Indeed, the issue’s editorial comments place Hess’s American anarchism within the general questioning-authority attitude in the country at a time where, even after the cooling of the tumult of The Sixties, everything still seemed up for grabs. Hess’s explication of “why we’d be better off with no government at all” isn’t treated as all that much farther out than the dissident contributions on the state of the States from better-remembered Gil “The Revolution Will Not Be Televised” Scott-Heron and Ron “Born on the Fourth of July” Kovic.
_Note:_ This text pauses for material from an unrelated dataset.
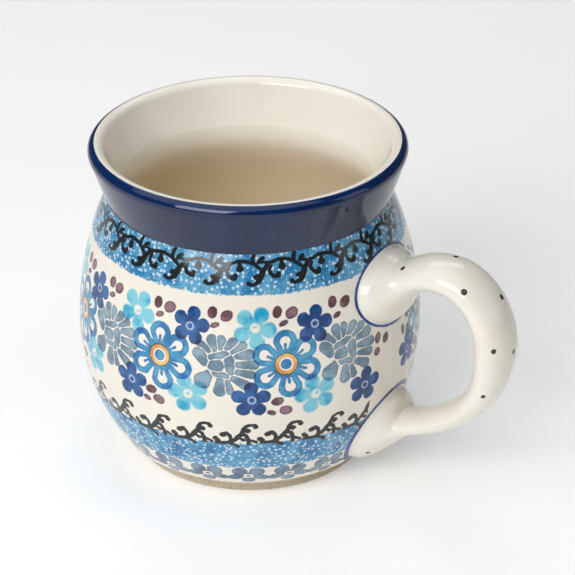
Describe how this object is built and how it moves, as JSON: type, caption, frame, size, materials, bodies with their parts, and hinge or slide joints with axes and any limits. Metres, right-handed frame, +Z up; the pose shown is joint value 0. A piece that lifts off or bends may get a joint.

As unlikely as it seems in retrospect, given that Hess is now half-remembered at best even in movements he sparked from small-scale technology to libertarianism, it really could seem plausible at the time that he might represent the overall course of the United States.
Befitting Playboy‘s reputation, Sam Merrill’s interview is freewheeling and wide-ranging, yet always clear and readable. Particularly notable is its precision about the sequence of events in Hess’s unruly life, frustratingly elusive in Hess’s own autobiographical writings. The pre-Q&A introductory blurb alone is more concrete than Hess’s entire first autobiography Dear America.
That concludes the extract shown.